A day later, the deliveryman arrives with my parcels. It’s so exciting, its kinda like, well, a birthday. I unwrap the packages and admire the packaging, then I lavishly squirt perfume all over the house, room by room. This was necessary of course, as how else was I to decipher the type of smell I’d like. Each room had a different perfume.

My youngest son arrives home and nearly throws up. “Mum, what the heck is that smell!” I weakly and vaguely explain my cheer-me- up idea. I’m not sure if he heard, as he has turned around and immediately gone out again. Oh dear. It is certainly strong stuff. The other son arrives. “Hello Mrs Taliban!” The new perfume, is not going down too well. The boys have bought me cards and flowers, oh and Amazon vouchers, but there is a caveat. I am not to buy any more perfume!

The next morning, it is actually my birthday, a limited amount of cards arrive in the post, then Erik the vet phones. He asks: “What are you doing?” and I reply that I wasn’t doing anything.

Erik asks if he can pop round later and see Mrs Spain, my horse and, of course, I agree.

He duly arrives carrying a surprisingly huge pink bag of gifts. He has been buying gifts for me throughout the year and everything is pink-themed.

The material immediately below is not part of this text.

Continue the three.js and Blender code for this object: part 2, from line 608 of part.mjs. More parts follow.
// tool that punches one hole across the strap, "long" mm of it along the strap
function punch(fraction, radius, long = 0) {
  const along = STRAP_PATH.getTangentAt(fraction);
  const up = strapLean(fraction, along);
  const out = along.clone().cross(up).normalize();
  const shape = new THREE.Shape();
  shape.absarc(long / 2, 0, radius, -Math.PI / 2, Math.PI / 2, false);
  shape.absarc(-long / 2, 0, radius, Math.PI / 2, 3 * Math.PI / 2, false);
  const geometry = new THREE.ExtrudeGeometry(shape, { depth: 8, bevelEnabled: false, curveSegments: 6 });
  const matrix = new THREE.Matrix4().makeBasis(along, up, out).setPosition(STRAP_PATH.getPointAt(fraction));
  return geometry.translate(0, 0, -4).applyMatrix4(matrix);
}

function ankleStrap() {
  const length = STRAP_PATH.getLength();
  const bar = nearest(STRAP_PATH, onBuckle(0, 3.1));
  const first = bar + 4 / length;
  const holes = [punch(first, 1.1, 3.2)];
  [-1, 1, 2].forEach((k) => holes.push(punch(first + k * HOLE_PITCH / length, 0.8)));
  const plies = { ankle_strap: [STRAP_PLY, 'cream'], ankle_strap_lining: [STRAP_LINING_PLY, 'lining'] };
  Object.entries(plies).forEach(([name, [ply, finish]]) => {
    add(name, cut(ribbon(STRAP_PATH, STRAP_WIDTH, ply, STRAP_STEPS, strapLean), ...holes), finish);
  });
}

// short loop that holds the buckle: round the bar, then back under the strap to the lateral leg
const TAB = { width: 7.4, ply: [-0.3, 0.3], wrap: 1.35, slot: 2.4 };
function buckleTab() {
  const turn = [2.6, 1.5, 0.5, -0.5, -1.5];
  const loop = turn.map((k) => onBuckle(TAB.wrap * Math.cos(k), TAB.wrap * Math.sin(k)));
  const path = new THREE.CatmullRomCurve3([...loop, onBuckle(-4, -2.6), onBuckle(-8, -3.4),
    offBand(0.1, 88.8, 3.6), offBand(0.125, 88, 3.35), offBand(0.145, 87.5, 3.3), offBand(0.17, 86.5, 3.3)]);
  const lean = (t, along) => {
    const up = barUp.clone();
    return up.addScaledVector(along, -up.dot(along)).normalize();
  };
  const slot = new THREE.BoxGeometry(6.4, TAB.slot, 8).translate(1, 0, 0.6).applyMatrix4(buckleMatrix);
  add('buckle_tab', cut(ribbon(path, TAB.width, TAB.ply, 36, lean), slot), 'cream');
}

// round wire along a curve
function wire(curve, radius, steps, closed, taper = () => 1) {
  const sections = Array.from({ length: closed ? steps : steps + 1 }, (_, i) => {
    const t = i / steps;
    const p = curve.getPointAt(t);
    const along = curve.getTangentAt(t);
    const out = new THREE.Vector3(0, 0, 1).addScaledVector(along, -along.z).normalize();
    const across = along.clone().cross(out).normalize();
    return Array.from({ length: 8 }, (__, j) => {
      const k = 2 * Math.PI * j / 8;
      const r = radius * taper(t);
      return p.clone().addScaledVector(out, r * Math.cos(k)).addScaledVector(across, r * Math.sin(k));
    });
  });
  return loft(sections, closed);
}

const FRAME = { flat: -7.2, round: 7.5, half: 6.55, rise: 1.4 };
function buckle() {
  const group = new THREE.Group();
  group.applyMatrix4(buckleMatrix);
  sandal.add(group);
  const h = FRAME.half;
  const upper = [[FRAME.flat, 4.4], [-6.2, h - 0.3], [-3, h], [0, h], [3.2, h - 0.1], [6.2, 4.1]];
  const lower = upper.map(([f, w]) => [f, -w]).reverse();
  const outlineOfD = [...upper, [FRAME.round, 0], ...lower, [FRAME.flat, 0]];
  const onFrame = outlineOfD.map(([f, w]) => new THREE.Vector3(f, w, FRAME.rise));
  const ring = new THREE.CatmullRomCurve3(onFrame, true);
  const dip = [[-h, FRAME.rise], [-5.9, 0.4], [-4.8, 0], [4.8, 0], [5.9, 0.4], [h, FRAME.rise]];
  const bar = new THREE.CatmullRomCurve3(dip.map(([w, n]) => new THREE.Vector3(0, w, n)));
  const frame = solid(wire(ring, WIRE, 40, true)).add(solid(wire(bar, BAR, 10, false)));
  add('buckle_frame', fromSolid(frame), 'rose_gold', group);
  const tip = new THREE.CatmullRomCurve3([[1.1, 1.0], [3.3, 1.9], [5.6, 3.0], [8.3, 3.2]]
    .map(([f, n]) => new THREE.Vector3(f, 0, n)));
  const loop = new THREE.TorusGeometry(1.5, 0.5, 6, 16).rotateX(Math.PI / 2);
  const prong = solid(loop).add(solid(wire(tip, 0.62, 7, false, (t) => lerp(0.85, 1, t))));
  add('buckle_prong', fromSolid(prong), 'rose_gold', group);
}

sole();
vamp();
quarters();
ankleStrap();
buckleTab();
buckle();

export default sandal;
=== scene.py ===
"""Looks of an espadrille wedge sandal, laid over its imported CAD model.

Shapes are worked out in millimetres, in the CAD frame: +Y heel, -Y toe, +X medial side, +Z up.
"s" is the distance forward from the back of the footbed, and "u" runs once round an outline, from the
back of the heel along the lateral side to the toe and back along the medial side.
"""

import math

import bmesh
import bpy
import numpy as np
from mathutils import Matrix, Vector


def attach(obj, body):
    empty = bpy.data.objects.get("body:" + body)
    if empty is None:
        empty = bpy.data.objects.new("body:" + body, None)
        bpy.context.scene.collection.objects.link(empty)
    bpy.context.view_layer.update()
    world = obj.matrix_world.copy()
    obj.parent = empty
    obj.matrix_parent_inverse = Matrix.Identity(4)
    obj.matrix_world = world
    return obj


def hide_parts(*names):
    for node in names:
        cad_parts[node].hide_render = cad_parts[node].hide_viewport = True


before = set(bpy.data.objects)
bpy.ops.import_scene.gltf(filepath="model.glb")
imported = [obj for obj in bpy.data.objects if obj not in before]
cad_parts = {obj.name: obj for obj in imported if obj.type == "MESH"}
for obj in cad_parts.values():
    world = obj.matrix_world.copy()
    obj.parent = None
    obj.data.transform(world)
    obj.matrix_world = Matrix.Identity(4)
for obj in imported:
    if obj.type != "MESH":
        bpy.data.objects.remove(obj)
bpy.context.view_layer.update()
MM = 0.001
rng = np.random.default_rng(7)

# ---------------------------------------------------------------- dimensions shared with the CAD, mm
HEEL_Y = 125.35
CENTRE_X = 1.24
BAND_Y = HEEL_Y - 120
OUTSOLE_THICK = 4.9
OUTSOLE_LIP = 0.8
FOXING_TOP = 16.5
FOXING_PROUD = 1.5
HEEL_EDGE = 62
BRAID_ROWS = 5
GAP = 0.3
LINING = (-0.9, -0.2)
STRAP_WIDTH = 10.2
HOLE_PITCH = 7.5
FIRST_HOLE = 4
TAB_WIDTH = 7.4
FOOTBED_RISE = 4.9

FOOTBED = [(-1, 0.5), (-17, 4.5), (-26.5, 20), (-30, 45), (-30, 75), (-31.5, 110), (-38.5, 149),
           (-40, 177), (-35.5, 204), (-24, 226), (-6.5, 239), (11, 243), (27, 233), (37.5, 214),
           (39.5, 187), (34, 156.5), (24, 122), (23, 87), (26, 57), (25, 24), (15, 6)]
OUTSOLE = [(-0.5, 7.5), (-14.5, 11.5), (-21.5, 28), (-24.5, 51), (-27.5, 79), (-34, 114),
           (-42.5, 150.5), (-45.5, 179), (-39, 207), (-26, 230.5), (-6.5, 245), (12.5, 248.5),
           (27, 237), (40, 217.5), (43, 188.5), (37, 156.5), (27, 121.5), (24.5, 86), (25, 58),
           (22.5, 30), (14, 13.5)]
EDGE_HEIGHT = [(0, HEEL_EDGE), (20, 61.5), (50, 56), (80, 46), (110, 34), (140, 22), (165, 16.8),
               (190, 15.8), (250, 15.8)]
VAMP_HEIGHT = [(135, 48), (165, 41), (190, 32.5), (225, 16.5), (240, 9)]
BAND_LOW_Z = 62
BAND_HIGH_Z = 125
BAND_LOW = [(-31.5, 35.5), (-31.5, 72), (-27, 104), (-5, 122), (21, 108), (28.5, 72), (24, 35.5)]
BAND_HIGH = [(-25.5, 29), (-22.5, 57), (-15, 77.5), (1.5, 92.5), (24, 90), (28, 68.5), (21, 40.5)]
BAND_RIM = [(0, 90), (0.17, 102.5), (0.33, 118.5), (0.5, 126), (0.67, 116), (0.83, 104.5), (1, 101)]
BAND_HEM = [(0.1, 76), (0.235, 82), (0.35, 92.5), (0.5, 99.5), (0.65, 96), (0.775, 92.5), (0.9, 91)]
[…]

I think I might be his new hobby.

There was a big glitzy pink champagne glass, pink Smarties, a pink crochet kit (hmm — not sure that will get much use — sorry Erik?) but boy, did he cheer up a slightly-scatty-blonde-middle-aged lady up.

Later, I called in to pick up a Thai takeway from the Cherry Tree in Stoke Row and as I chatted to Dan, the landlord, he introduced to me to the Thai chef called “What”. “What did you say?” I ask, quizzically “Yes, he’s called What”.

“Actually Amanda, we need a bit of help with all of the free meals we are doing. Could you spare a moment to help What?” “I’d love to help What” I replied. “What does What want me to do?” And so the chaos continues.

Will my life ever return to normal or is this it forever? Now I read there’s a spooky monolith that was in the USA and has now moved to Romania.

So, I ask. If the aliens are coming, could they stop playing mind games? I might be exhausted, but this is 2020 and I’m ready for anything.